A teacher leans over a student’s laptop in a classroom as the student points to the screen.
‘Your family, your friends, your community will never allow you to be forgotten. You will not die in vain,’ said Patrisse Cullors of her nephew Keenan Anderson, who was killed on 16 January. Photograph: Courtesy of Patrisse Cullors

Can you tell me what the statement Black Lives Matter meant to you when you first posted it ten years ago, and how you think about it today?

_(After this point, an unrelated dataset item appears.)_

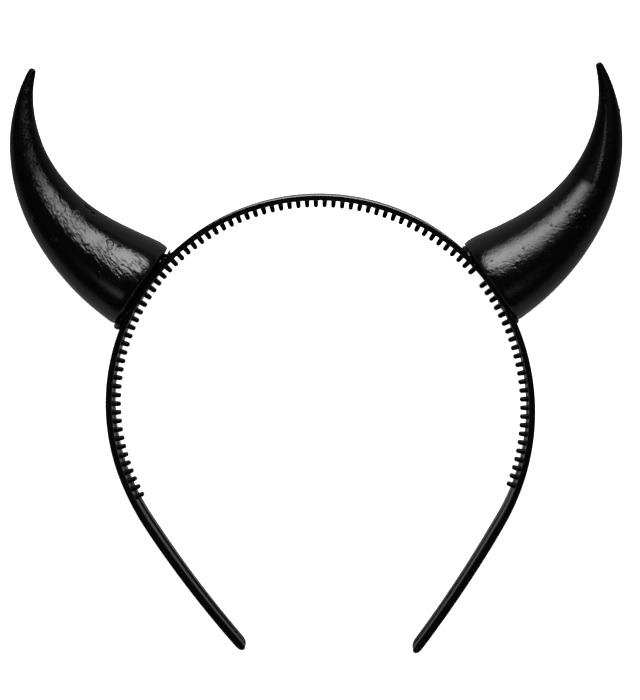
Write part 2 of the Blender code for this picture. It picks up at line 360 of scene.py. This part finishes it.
band_finish = Finish("moulded_black_band", IOR=2.1)
band_at = band_finish.place()
orange_peel = band_finish.cloud(band_at, 900.0, 2.0)
flow = band_finish.cloud(band_at, 60.0, 4.0, 0.6)
rub_noise = band_finish.cloud(band_finish.scaled(band_at, (1.0, 1.0, 9.0)), 260.0, 5.0)
rubs = band_finish.stretch(rub_noise, 0.58, 0.78)
band_relief = band_finish.bump(orange_peel, 0.000025)
band_relief = band_finish.bump(flow, 0.00012, under=band_relief)
band_finish.show(
    Base_Color=band_finish.blend(flow, (0.0003, 0.0003, 0.0003), (0.0009, 0.0009, 0.0010)),
    Roughness=0.05 + flow * 0.05 + rubs * 0.10,
    Normal=band_relief,
)
finished_piece("hair_band", strip_mesh, band_finish.material, ["band"], 35)


# The comb. Slender pegs with rounded corners and ends, down the middle of the
# strip's inner face and moulded with it, evenly spaced between a few measured
# ones. One is missing under the right horn.
TEETH = 94
LOST_TOOTH = 68
TOOTH_LENGTH = 0.00236
TOOTH_THICK = 0.00154
TOOTH_DEEP = 0.00190
TOOTH_ROOT = 0.00075
PEG_STEPS = 16
PEG_CORNER = 0.24
PEG_CORNER_STEPS = 3
COMB_ROWS = (
    {"along": 0, "place": -0.1352},
    {"along": 24, "place": -0.0658},
    {"along": 67, "place": 0.0552},
    {"along": 93, "place": 0.1304},
)
TOOTH_TAPER = (
    (0.0, 1.00), (0.25, 1.00), (0.50, 0.99), (0.75, 0.93), (0.88, 0.84), (0.955, 0.62), (1.0, 0.20))

# The teeth are the band's plastic, but their shine is turned down to a quarter and made rougher: painted
# shade that keeps them dark
comb_finish = Finish("matt_shaded_black_comb", IOR=1.5)
comb_finish.shader.inputs["Specular Tint"].default_value = (0.25, 0.25, 0.25, 1.0)
comb_at = comb_finish.place()
drag = comb_finish.cloud(comb_finish.scaled(comb_at, (1.0, 1.0, 3.0)), 1400.0, 3.0)
comb_finish.show(
    Base_Color=comb_finish.blend(drag, (0.0003, 0.0003, 0.0003), (0.0008, 0.0008, 0.0009)),
    Roughness=0.34 + drag * 0.16,
    Normal=comb_finish.bump(drag, 0.00003),
)

comb_points = bpy.data.meshes.new("comb")
roots = []
inward = []
for number in range(TEETH):
    if number != LOST_TOOTH:
        along = read_straight(COMB_ROWS, number, "place")
        point, outward = strip_place(along)
        face = point - outward * (read_straight(STRIP_ROWS, abs(along), "thick") / 2)
        roots.append(face + outward * TOOTH_ROOT)
        inward.append(-outward)
comb_points.from_pydata(roots, [], [])
inward_values = comb_points.attributes.new("inward", "FLOAT_VECTOR", "POINT")
for value, direction in zip(inward_values.data, inward):
    value.vector = direction

comb_tree = bpy.data.node_groups.new("comb_of_pegs", "GeometryNodeTree")
comb_tree.interface.new_socket("Roots", in_out="INPUT", socket_type="NodeSocketGeometry")
for label in ("Length", "Thickness", "Depth"):
    comb_tree.interface.new_socket(label, in_out="INPUT", socket_type="NodeSocketFloat")
comb_tree.interface.new_socket("Plastic", in_out="INPUT", socket_type="NodeSocketMaterial")
comb_tree.interface.new_socket("Comb", in_out="OUTPUT", socket_type="NodeSocketGeometry")


def comb_node(kind, settings, sockets):
    node = comb_tree.nodes.new(kind)
    for key, value in settings.items():
        setattr(node, key, value)
    for key, value in sockets.items():
        if isinstance(value, bpy.types.NodeSocket):
            comb_tree.links.new(value, node.inputs[key])
        else:
            node.inputs[key].default_value = value
    return node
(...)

Ten years ago, the phrase felt like a freedom portal. It felt like one way to articulate a broader movement that’s not just about Black death, but that’s about Black life. Ten years ago, Black Lives Matter was a beacon of hope. It was a phrase that felt so pure, so liberating, so clarifying. It still feels that way, but it also feels like a painful reminder of what hasn’t changed. When our family decided to go public about Keenan, I remember putting his picture up and then hashtagging #BlackLivesMatter, and it felt like a sting, a reminder that the people who hold the power have chosen not to wield it on behalf of Black life. They’ve chosen to side with violent police forces.

I thought we could end our conversation on Keenan – what message would you want to share about your cousin?

Keenan, you were loved and you are loved. Your family, your friends, your community will never allow you to be forgotten. Justice would be having you alive right now, but you were taken from us. So you will not die in vain. And I want the world to understand that first and foremost: I won’t let my cousin die in vain.